Conflict resolution is a multidisciplinary and an interactive field of knowledge, where the theory of justice and even criminal law has an important role to play. The conflict between a citizen and law should not be considered solely as a problem between a person and the State1. The progress and changes caused by technological advances need to foster a return or approximation to the interpersonality nature of conflicts’ resolution. After the unthinkable crimes against humanity that have been committed since the second war world, Hegel’s thought of human progress based on the necessary sacrifice of some victims is neither valid nor satisfactory (Reyes Mate, 2011; Galain Palermo/Garreaud, 2012). Victims became visible and, according to Walter Benjamin, justice must be done through the compensation of injustice and the reparation of damages committed against them. Habermas advocates for the necessity of “communicative actions” and for the resolution of social conflicts based on dialogue, encounters, and communication. This new philosophical consideration of justice demands new theories of justice.

Criminal justice is historically assumed as a State’s monopoly. It is a social control method that relies on the imposition of punishments (retribution) with a preventive purpose. Thus, the main purpose of a criminal system is not to punish someone who committed a crime simply because he committed such a crime, but to prevent it from happening again.

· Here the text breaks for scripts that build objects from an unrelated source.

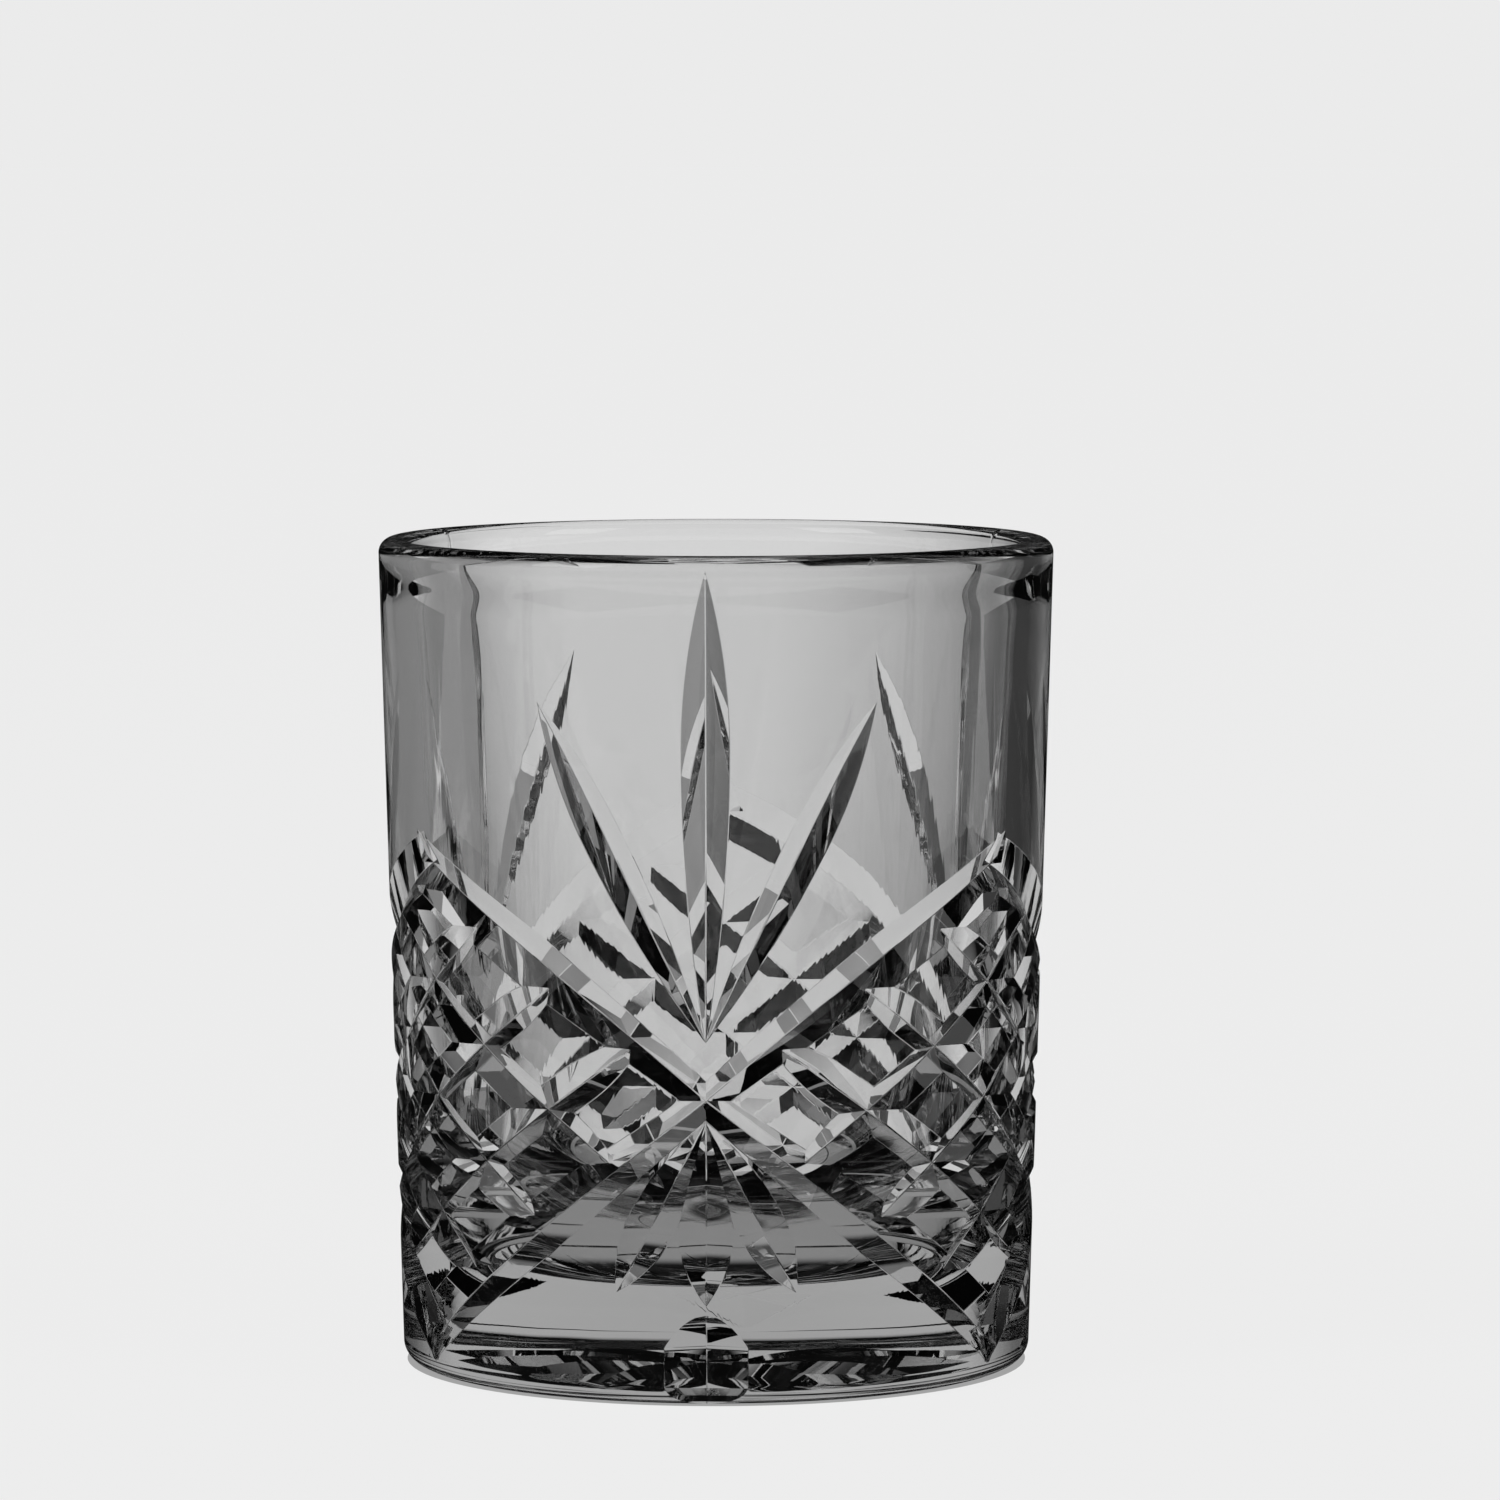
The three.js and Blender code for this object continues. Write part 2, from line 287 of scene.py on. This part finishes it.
def mitre_section(half_width, ratio, arris, root):
    """Right-hand half of a cut's section, as (across, height above the wall), from its bottom to its edge.

    The bottom is rounded by root and the edge by arris, both less where the cut is narrow.
    """
    slope = atan(1 / ratio)
    arris = min(arris, half_width * 0.7)
    root = min(root, half_width * 0.5)
    depth = half_width / ratio
    steps = 3
    bottom = [
        (root * sin(turn), root / cos(slope) - depth - root * cos(turn))
        for turn in (slope * i / steps for i in range(steps + 1))
    ]
    edge_x = half_width + arris * tan(slope / 2)
    edge = [
        (edge_x - arris * sin(turn), arris * cos(turn) - arris)
        for turn in (slope * (1 - i / steps) for i in range(steps + 1))
    ]
    edge[-1] = (edge_x, 2e-6)
    return bottom + edge


def mitre_cutter(blank, path, half_width, ratio, cuts, steps=48):
    """A bmesh of the tool that leaves one mitre cut.

    path(f), f from 0 to 1, gives the angle round the wall and the height of the cut's deepest line, and
    half_width(f) its half width at the wall.
    """
    halves = len(mitre_section(1, ratio, cuts.arris, cuts.root_round)) - 1
    bm = bmesh.new()
    bmesh.ops.create_grid(bm, x_segments=2 * halves, y_segments=steps, size=0.5)
    top = bmesh.ops.extrude_face_region(bm, geom=bm.faces[:])["geom"]
    bmesh.ops.translate(bm, verts=[v for v in top if isinstance(v, bmesh.types.BMVert)], vec=(0, 0, 1))
    near = 1 / 64
    for vert in bm.verts:
        f = vert.co.y + 0.5
        place = round(vert.co.x * 2 * halves)
        turn, height = path(f)
        turn_before, height_before = path(f - near)
        turn_after, height_after = path(f + near)
        radius = round_radius(blank, height)
        along = Vector(((turn_after - turn_before) * radius, height_after - height_before)).normalized()
        across, rise = mitre_section(half_width(f), ratio, cuts.arris, cuts.root_round)[abs(place)]
        across = across if place > 0 else -across
        if vert.co.z > 0.5:
            rise = CLEAR
        turn -= across * along.y / radius
        z = height + across * along.x
        r = round_radius(blank, z) + rise
        vert.co = (r * sin(turn), -r * cos(turn), z)
    return face_outward(bm)


def leaf(width, belly):
    """Half width along a leaf cut: next to nothing at both ends and full at the belly."""

    def half_width(f):
        away = (belly - f) / belly if f < belly else (f - belly) / (1 - belly)
        return max(LEAST, width * (1 - away * away))

    return half_width


def straight(start, end):
    """A path between two places on the wall, each an angle and a height."""
    return lambda f: (start[0] + (end[0] - start[0]) * f, start[1] + (end[1] - start[1]) * f)


def arm_height(cuts, along, corner):
    """Height of an arm at a share of the way from the crossing to a corner of the lozenge."""
    bow = cuts.upper_bow if corner > cuts.crossing else cuts.lower_bow
    return cuts.crossing + (corner - cuts.crossing) * along + 4 * bow * along * (1 - along)


def arm_cutter(blank, cuts, side, corner):
    """One arm of an X."""
    past = cuts.arm_past
    half_repeat = pi / cuts.repeats

    def path(f):
        along = -past + (1 + 2 * past) * f
        return side * half_repeat * along, arm_height(cuts, along, corner)

    def half_width(f):
        return cuts.arm_root + (cuts.arm_width - cuts.arm_root) * min(1, max(0, f) * cuts.arm_spread)

    return mitre_cutter(blank, path, half_width, cuts.arm_ratio, cuts)


def where_zero(value, low, high):
    """Where value(x) is nothing, between two places where its sign differs."""
    rising = value(high) > value(low)
    for _ in range(40):
        middle = (low + high) / 2
        if (value(middle) > 0) == rising:
            high = middle
        else:
            low = middle
    return (low + high) / 2


def hatch_cutters(blank, cuts, side):
    """The hatch lines of one slope in the lozenge between two crossings."""
    half_repeat = pi / cuts.repeats
    tall = cuts.peak - cuts.valley
    slope = tall / (2 * half_repeat)
    tools = []
    for i in range(cuts.hatch_lines):
        middle = cuts.valley + tall / (cuts.hatch_lines + 1) * (i + 1)

        def gap(turn, corner, origin):
            line = middle + slope * (turn - half_repeat)
            return line - arm_height(cuts, abs(turn - origin) / half_repeat, corner)

        start = where_zero(lambda turn: gap(turn, cuts.valley, 0), 0, half_repeat)
        end = where_zero(lambda turn: gap(turn, cuts.peak, 2 * half_repeat), half_repeat, 2 * half_repeat)
        run = Vector(((end - start) * round_radius(blank, middle), slope * (end - start))).length
        lift = cuts.hatch_lift / run

        def path(f):
            turn = start + (end - start) * f
            return turn if side > 0 else 2 * half_repeat - turn, middle + slope * (turn - half_repeat)

        def half_width(f):
            rise = max(0, 1 - min(f, 1 - f) / lift)
            return cuts.hatch_width * (1 - cuts.hatch_rise * rise * rise)

        tools.append(mitre_cutter(blank, path, half_width, cuts.hatch_ratio, cuts))
    return tools


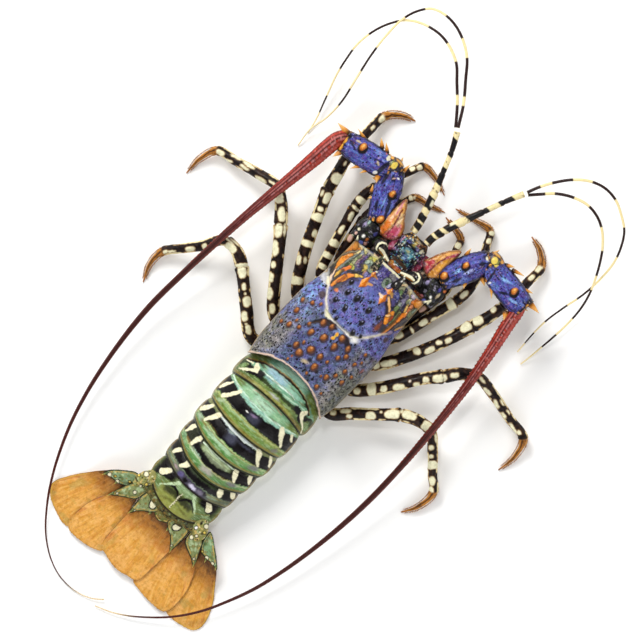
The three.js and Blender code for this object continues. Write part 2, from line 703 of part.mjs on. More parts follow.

This is the idea behind current criminal justice systems in most civil law countries, such as Germany, Spain or Portugal.

Even though criminal prevention can be described as promotion of avoidance, by means of punishment, of the (re)occurrence of crimes and of the endangerment or injury to legal goods or values (Rechtsguts), its description would be incomplete without mentioning that it encompasses four distinct and intersecting dimensions – general prevention, special prevention, positive prevention and negative prevention. Positive general prevention focuses on the reaffirmation of the value of the legal norm against the unlawfulness of a crime (Hassemer, 1998, 2002; Streng, 1991), while negative general prevention (deterrence) happens when the State acts on the population through intimidation, deterring them from committing crimes, being the punishment of the offender a deterrent example to others. Special prevention can operate in a positive or in a negative fashion. There is a positive special prevention (rehabilitation) when the State aims at the (re)socialization of the offender and negative special prevention (incapacitation) when it regards the offender as a source of danger which needs to be segregated and separated from the community.